Spoiler alert: The Philly Mint did not, in fact, make any 1922 cents, but you probably already knew that!
The Denver Mint struck 7,160,000 Lincoln cents in 1922, all intended to carry the “D” mintmark. What’s more, the “Mile-High” Mint was the only US Mint facility that made business-strike Lincoln cents that year – there are no San Francisco “S”-Mint 1922 cents.
It was a light year for United States coinage production anyway. A minor recession reduced the need for much new coinage, and the only other US types struck for circulation in 1922 were the Peace silver dollar and the Saint-Gaudens $20 gold double eagle, with the former taking the lion’s share of production – some 84,275,000 pieces made across all three then-operating mints versus 1,375,500 at Philadelphia for the golden latter. There’s a production-note caveat here: the US Mint struck a total of 71,661 Grant Memorial commemorative half dollars and 10,032 Grant Memorial commemorative gold dollars; some circulated examples exist of all varieties. But I digress… Back to the scoop on the 1922 plain cent!
With the Denver Mint solely taxed with the assignment of producing 1922 cents, the pressure was on to get those pennies out the door. And there were a few incidents that happened along the way. Apparently, a die clash involving the 1922 Lincoln cent dies occurred, and – as the widely accepted theory goes – a Denver Mint employee found an older obverse die and filed it a bit to spruce up its appearance. In the process, he inadvertently removed the “D” mintmark, and a rarity was born.
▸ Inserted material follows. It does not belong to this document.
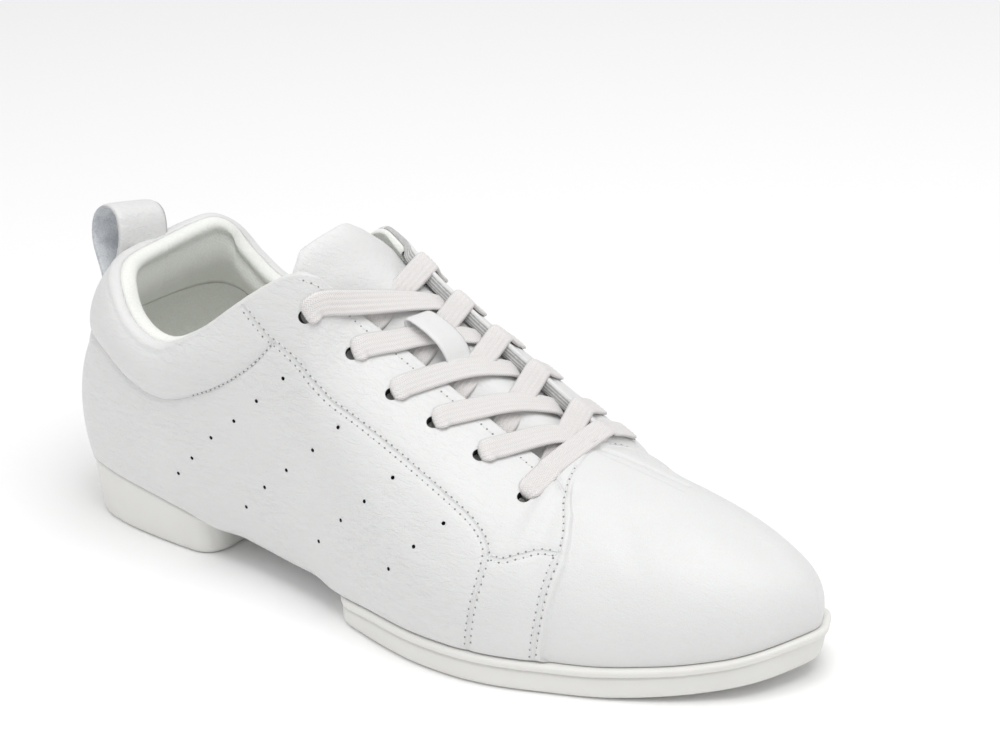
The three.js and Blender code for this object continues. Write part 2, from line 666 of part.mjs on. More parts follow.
function buildWaistStrip() {
  const half = WAIST_STRIP_WIDTH / 2;
  const from = BREAST_X + 0.4;
  const to = FOREFOOT_BACK_X - 0.4;
  const steps = 12;
  const points = [];
  for (let k = 0; k <= steps; k += 1) {
    const x = lerp(from, to, k / steps);
    const z = featherZ(x);
    points.push(
      V(x, WAIST_CENTRE_Y - half, z - 0.3), V(x, WAIST_CENTRE_Y + half, z - 0.3),
      V(x, WAIST_CENTRE_Y + half, z + WALL), V(x, WAIST_CENTRE_Y - half, z + WALL),
    );
  }
  const tris = gridTriangles(steps + 1, 4, (i, j) => i * 4 + j);
  const e = steps * 4;
  tris.push([0, 1, 2], [0, 2, 3], [e, e + 2, e + 1], [e, e + 3, e + 2]);
  return solidFrom(points, tris);
}

// The tongue hangs just inside the edges of the throat.
function rowAtTopX(side, x) {
  let lo = side === 'lateral' ? 9 : 11;
  let hi = throatRow(side);
  for (let k = 0; k < 40; k += 1) {
    const mid = (lo + hi) / 2;
    if (ribFrame(side, mid).top.x < x) lo = mid;
    else hi = mid;
  }
  return (lo + hi) / 2;
}

const TONGUE_CLEAR = 1.0;
const TONGUE_HALF = 5;
// Tongue stations. Columns: x of the throat edge, width share, shift x, y, z, thickness,
// drop of its medial side.
const TONGUE_ROWS = [
  [191.5, 0.80, 8, 0, -4.6, 1.6, 0], [187, 0.84, 0, 0, -0.4, 2.4, 0], [178, 0.82, 0, 0, 0, 3.4, 0],
  [166, 0.80, 0, 0, 0, 4, 0], [154, 0.78, 0, 0, 0, 4, 0], [142, 0.76, 0, 0, 0, 4, 0],
  [130, 0.75, 0, 0, 0, 4, 0], [120, 0.74, 0, 0, 0, 4, 1.2], [116, 0.74, -3.2, 0, 3.8, 4, 4],
  [116, 0.76, -6.2, -0.5, 8, 4, 6], [116, 0.80, -8.8, -1, 12, 3.8, 8],
  [116, 0.86, -10.8, -1.5, 14.8, 3.2, 8], [116, 0.93, -11.9, -2, 16.2, 2.2, 8],
];

function tongueSection(x, from) {
  const tl = rowAtTopX('lateral', x);
  const tm = rowAtTopX('medial', x);
  const side = (name, t, v) => {
    const n = upperNormal(name, t, v);
    const deep = wallThickness(name, t, v) - seamOffset(name, t) + TONGUE_CLEAR;
    return upperPoint(name, t, v).addScaledVector(n, -deep);
  };
  const keys = [];
  for (let k = 0; k < 4; k += 1) keys.push(side('lateral', tl, lerp(from, 1, k / 3)));
  const a = side('lateral', tl, 1);
  const b = side('medial', tm, 1);
  const mid = a.clone().lerp(b, 0.5);
  mid.z += 1.2;
  keys.push(mid);
  for (let k = 3; k >= 0; k -= 1) keys.push(side('medial', tm, lerp(from, 1, k / 3)));
  return new THREE.CatmullRomCurve3(keys, false, 'centripetal').getSpacedPoints(2 * TONGUE_HALF);
}

function buildTongue() {
  const tops = TONGUE_ROWS.map((r) => tongueSection(r[0], r[1]).map((p, j) => {
    const medial = smooth((j - TONGUE_HALF) / TONGUE_HALF);
    return p.add(V(r[2], r[3], r[4] - r[6] * medial));
  }));
  const n = 2 * TONGUE_HALF + 1;
  const normal = (i, j) => {
    const a = tops[Math.min(tops.length - 1, i + 1)][j].clone().sub(tops[Math.max(0, i - 1)][j]);
    const b = tops[i][Math.min(n - 1, j + 1)].clone().sub(tops[i][Math.max(0, j - 1)]);
    const c = a.cross(b).normalize();
    return c.z < 0 ? c.negate() : c;
  };
  const points = [];
  tops.forEach((line, i) => {
    const thick = (j) => {
      const u = Math.abs(j - TONGUE_HALF) / TONGUE_HALF;
      return lerp(TONGUE_ROWS[i][5], Math.min(1.4, TONGUE_ROWS[i][5]), u ** 3);
    };
    line.forEach((p) => points.push(p));
    for (let j = n - 1; j >= 0; j -= 1) {
      points.push(line[j].clone().addScaledVector(normal(i, j), -thick(j)));
    }
  });
  const rows = 2 * n;
  const tris = gridTriangles(tops.length, rows, (i, j) => i * rows + j);
  const end = (base, flip) => {
    for (let j = 0; j < n - 1; j += 1) {
      const q = [base + j, base + j + 1, base + rows - 1 - j, base + rows - 2 - j];
      const pair = [[q[0], q[1], q[2]], [q[1], q[3], q[2]]];
      pair.forEach((t) => tris.push(flip ? [t[0], t[2], t[1]] : t));
    }
  };
  end(0, false);
  end((tops.length - 1) * rows, true);
  return solidFrom(points, tris);
}

// The lace is drawn as flat ribbons.
// Flat ribbon along points, each with the direction its face looks to.
function ribbon(pts, ups, width, thickness) {
  const points = [];
  pts.forEach((p, i) => {
    const along = pts[Math.min(pts.length - 1, i + 1)].clone().sub(pts[Math.max(0, i - 1)]).normalize();
    const sideways = along.clone().cross(ups[i]).normalize();
    const up = sideways.clone().cross(along).normalize();
    const h = thickness / 2;
    const w = width / 2;
    [[-w, -h * 0.4], [-w * 0.86, -h], [w * 0.86, -h], [w, -h * 0.4], [w, h * 0.4], [w * 0.86, h],
      [-w * 0.86, h], [-w, h * 0.4]].forEach(([a, b]) => {
      points.push(p.clone().addScaledVector(sideways, a).addScaledVector(up, b));
    });
  });
  const tris = gridTriangles(pts.length, 8, (i, j) => i * 8 + j);
  const e = (pts.length - 1) * 8;
  for (let j = 1; j < 7; j += 1) tris.push([0, j, j + 1], [e, e + j + 1, e + j]);
  return solidFrom(points, tris);
}

// Strap from an eyelet over its own facing, across the throat to the other edge.
// At its far end it stays just clear of that edge and lower than it.
function strapKeys(side, row, target, arch) {
  const col = side === 'lateral' ? 0 : 2;
  const [t0, v0] = [EYELETS[row][col], EYELETS[row][col + 1]];
  const other = otherSide(side);
  const tEnd = EYELETS[target][side === 'lateral' ? 2 : 0];
  const lift = LACE_THICKNESS / 2 + LACE_CLEAR + SEAM_RAISE;
  const holeX = upperPoint(side, t0, v0).x;
  const tEdge = rowAtTopX(side, lerp(holeX, ribFrame(other, tEnd).top.x, 0.32));
  const keys = [];
  const ups = [];
  for (let k = 0; k <= 4; k += 1) {
    const u = k / 4;
    const t = lerp(t0, tEdge, u);
    const v = lerp(v0 + 0.01, 1, u);
    const n = upperNormal(side, t, v);
    keys.push(upperPoint(side, t, v).addScaledVector(n, lift + 0.25 * Math.sin(Math.PI * u)));
    ups.push(n);
  }
  const start = keys[keys.length - 1];
  const edge = upperPoint(other, tEnd, 1);
  const endNormal = upperNormal(other, tEnd, 1);
  const inward = start.clone().sub(edge);
  inward.z = 0;
  inward.normalize();
  const reach = 1.2 + LACE_WIDTH * 0.32;
  const end = edge.clone().addScaledVector(inward, reach).addScaledVector(endNormal, -0.2);
  for (let k = 1; k <= 4; k += 1) {
    const u = k / 4;
    const p = start.clone().lerp(end, u);
    p.z += arch * Math.sin(Math.PI * u) + 1.5 * Math.sin(Math.PI * Math.min(1, 2 * u));
    keys.push(p);
    ups.push(ups[4].clone().lerp(endNormal, u).normalize());
  }
  return { keys, ups };
}

// The two straps of a row press on each other in the throat, the near one on top:
// each bends until they join.
function buildCrossing(k) {
  const bent = (give) => {
    const over = strapKeys('lateral', k, k + 1, 0.6 - give);
    const under = strapKeys('medial', k, k + 1, 0.6 + give);
    return ribbon(over.keys, over.ups, LACE_WIDTH, LACE_THICKNESS)
      .add(ribbon(under.keys, under.ups, LACE_WIDTH, LACE_THICKNESS));
  };
  let give = 0;
  while (give < 6 && bent(give).decompose().length > 1) give += 0.25;
  return bent(give + 0.25);
}

function buildBar() {
  const last = EYELETS.length - 1;
  const lift = LACE_THICKNESS / 2 + LACE_CLEAR + SEAM_RAISE;
  const keys = [];
  const ups = [];
  const add = (side, t, v) => {
    const n = upperNormal(side, t, v);
    keys.push(upperPoint(side, t, v).addScaledVector(n, lift + 1.7));
    ups.push(n);
  };
  const row = EYELETS[last];
  for (let k = 0; k <= 4; k += 1) add('lateral', lerp(row[0], row[0] + 1.0, k / 4), lerp(row[1], 1, k / 4));
  for (let k = 4; k >= 0; k -= 1) add('medial', lerp(row[2], row[2] + 0.8, k / 4), lerp(row[3], 1, k / 4));
  return ribbon(keys, ups, LACE_WIDTH, LACE_THICKNESS);
}

// Pull loop at the back of the collar.
const LOOP_WIDTH = 22;
const LOOP_STRAP = 1.6;
const LOOP_CENTRE = [5.5, 1, 88.5];
// Path of the loop in its own plane. Columns: forward, up.
const LOOP_PATH = [
  [-1.4, -13], [-3.6, -9], [-6, -4], [-7, 1.5], [-6, 6.5], [-2, 9.5], [3, 9.6], [7.5, 7.6],
];

function buildPullLoop() {
  const axis = V(0.25, 0.95, -0.16).normalize();
  const forward = V(1, 0, 0).addScaledVector(axis, -axis.x).normalize();
  const up = forward.clone().cross(axis).normalize();
  const curve = new THREE.CatmullRomCurve3(LOOP_PATH.map(([a, b]) => V(...LOOP_CENTRE)
    .addScaledVector(forward, a).addScaledVector(up, b)), false, 'centripetal');
  const pts = curve.getSpacedPoints(22);
  const ups = pts.map((p, i) => {
    const along = pts[Math.min(22, i + 1)].clone().sub(pts[Math.max(0, i - 1)]);
    return along.cross(axis).normalize();
  });
  return ribbon(pts, ups, LOOP_WIDTH, LOOP_STRAP);
}

// Lace keeper on the tongue.
function buildKeeper() {
  const rows = [[147.9, 1.0], [147.5, 2.0], [147.4, 8.8], [140.5, 13], [130, 13]];
  const keys = rows.map(([x, lift]) => {
    const s = tongueSection(x, 0.8);
    return s[TONGUE_HALF].clone().add(V(0, 0, lift + 1.2));
  });
  return ribbon(keys, keys.map(() => V(0.45, 0, 0.9)), KEEPER_WIDTH, KEEPER_THICKNESS);
}

// The pieces together.
const group = new THREE.Group();
group.name = 'dance_sneaker';
const finish = (color, roughness) => new THREE.MeshStandardMaterial({ color, roughness });
const PIECES = [
  ['upper', buildUpper(), finish(0xf0f0ee, 0.5)],
  ['heel_block', buildHeelBlock(), finish(0xeeeeea, 0.8)],
  ['forefoot_sole', buildForefootSole(), finish(0xeeeeea, 0.8)],
  ['waist_strip', buildWaistStrip(), finish(0xe6e6e2, 0.6)],
  ['insole', buildInsole(), finish(0xd8dad2, 0.9)],
  ['tongue', buildTongue(), finish(0xf0f0ee, 0.5)],
  ['pull_loop', buildPullLoop(), finish(0xf0f0ee, 0.5)],
  ['lace_keeper', buildKeeper(), finish(0xf0f0ee, 0.5)],
  ['lace_bar', buildBar(), finish(0xf2eeee, 0.9)],
];
for (let k = 0; k < EYELETS.length - 1; k += 1) {
  PIECES.push([`lace_crossing_${k + 1}`, buildCrossing(k), finish(0xf2eeee, 0.9)]);
}

// The middle of the whole shoe's box comes over the origin, the floor stays at z = 0.
const box = new THREE.Box3();
const meshes = PIECES.map(([name, solid, material]) => {
  const geometry = toGeometry(solid);
  geometry.computeBoundingBox();
  box.union(geometry.boundingBox);
  const mesh = new THREE.Mesh(geometry, material);
  mesh.name = name;
  return mesh;
});
const shift = V(-(box.min.x + box.max.x) / 2, -(box.min.y + box.max.y) / 2, -box.min.z);
meshes.forEach((mesh) => {
  mesh.geometry.translate(shift.x, shift.y, shift.z);
  group.add(mesh);
});

export default group;
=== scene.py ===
# %% [markdown]
# # Split-sole dance sneaker for the right foot
# The shoe is a soft white leather upper on two separate rubber pads, one under the heel and
# one under the ball of the foot, with bare leather arching between them. The toe points along
# +X, the inner (big-toe) side is +Y and the floor is z = 0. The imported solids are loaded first
# as a fixed frame. Every visible piece is then rebuilt finely in the space of its solid.

# %% Load the frame
import math

import bmesh
import bpy
import numpy as np
from mathutils import Matrix, Vector
from mathutils.kdtree import KDTree


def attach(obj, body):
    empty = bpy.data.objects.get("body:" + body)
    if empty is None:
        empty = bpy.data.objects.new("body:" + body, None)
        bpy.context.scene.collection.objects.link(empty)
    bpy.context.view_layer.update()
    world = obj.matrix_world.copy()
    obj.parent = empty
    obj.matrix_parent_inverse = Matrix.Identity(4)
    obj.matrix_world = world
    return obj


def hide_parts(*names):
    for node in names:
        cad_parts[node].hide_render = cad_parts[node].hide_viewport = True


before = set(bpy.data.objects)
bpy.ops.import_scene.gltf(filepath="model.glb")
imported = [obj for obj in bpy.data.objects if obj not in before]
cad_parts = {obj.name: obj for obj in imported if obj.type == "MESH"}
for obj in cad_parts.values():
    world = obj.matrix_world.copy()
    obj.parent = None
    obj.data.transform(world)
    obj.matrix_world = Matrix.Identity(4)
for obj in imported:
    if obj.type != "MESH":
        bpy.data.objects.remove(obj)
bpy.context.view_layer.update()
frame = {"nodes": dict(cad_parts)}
print("solids:", sorted(frame["nodes"]))

# %% [markdown]
# ## Working sizes
# A shoemaker works from a last, a smooth foot shape. All tables here are in millimetres, with
# the back of the heel at x = 0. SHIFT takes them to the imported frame, whose origin lies under
# the middle of the shoe. Working in one plain unit and converting once, at the end, keeps the
# numbers readable.

# %% Sizes
SHIFT = np.array([-133.842, 5.273, 0.0])
MM = 0.001
WALL = 2.4
VAMP_WALL = 2.0
SEAM_RAISE = 0.6
SEAM_SINK = 0.5
FIT_GAP = 0.3
BREAST_X = 69.0
FOREFOOT_BACK_X = 126.5
PAD_CORNER = 9.0
WAIST_HALF = 10.0
WAIST_CENTRE_Y = -1.0
MARGIN_WIDTH = 14.0
INSOLE_THICKNESS = 2.5
LACE_WIDTH = 8.0
LACE_THICKNESS = 1.3
EYELET_RADIUS = 2.1
THROAT_ROW = {"lateral": 18, "medial": 20}
END_ROW = {"lateral": 24, "medial": 26}
OTHER = {"lateral": "medial", "medial": "lateral"}
SIDES = ("lateral", "medial")
print("upper wall", WALL, "mm, vamp wall", VAMP_WALL, "mm, lace", LACE_WIDTH, "mm wide")

# %% [markdown]
# ## The last in tables
# The outline is where the sole meets the floor, the feather line is the height where upper and
# sole meet, and each rib row is one curve from the feather line up to the top line. Tables of
# named columns are easy to tune row by row, and the functions below turn them into surfaces.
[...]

Professional Coin Grading Service (PCGS) estimates about 15,000 specimens exist across all grades, with perhaps 100 or fewer in grades of MS60 or better. This means the 1922 plain cent is, by population estimates, scarcer than the famous 1909-S VDB cent or even the 1955 doubled die. CPG® data show retail prices ranging from about $455 for a G4 specimen to $10,000 for a Brown example in MS60. You’ll pay much more still for a rarer Red-Brown specimen or virtually esoteric Red example.
Be wary of counterfeit 1922 No-D cents. And be especially wary of 1922 “Weak D” cents posing as the 1922 plain cent. The “Real McCoy” has a relatively weak obverse and very strong reverse. This particular die combination is popularly known as Die Pair #2 in Lincoln cent circles. Sharp-eyed enthusiasts with much experience under their belts may feel confident in buying a “raw” specimen, but for peace of mind it’s probably better to buy a 1922 Plain cent certified by a major third-party coin-grading firm.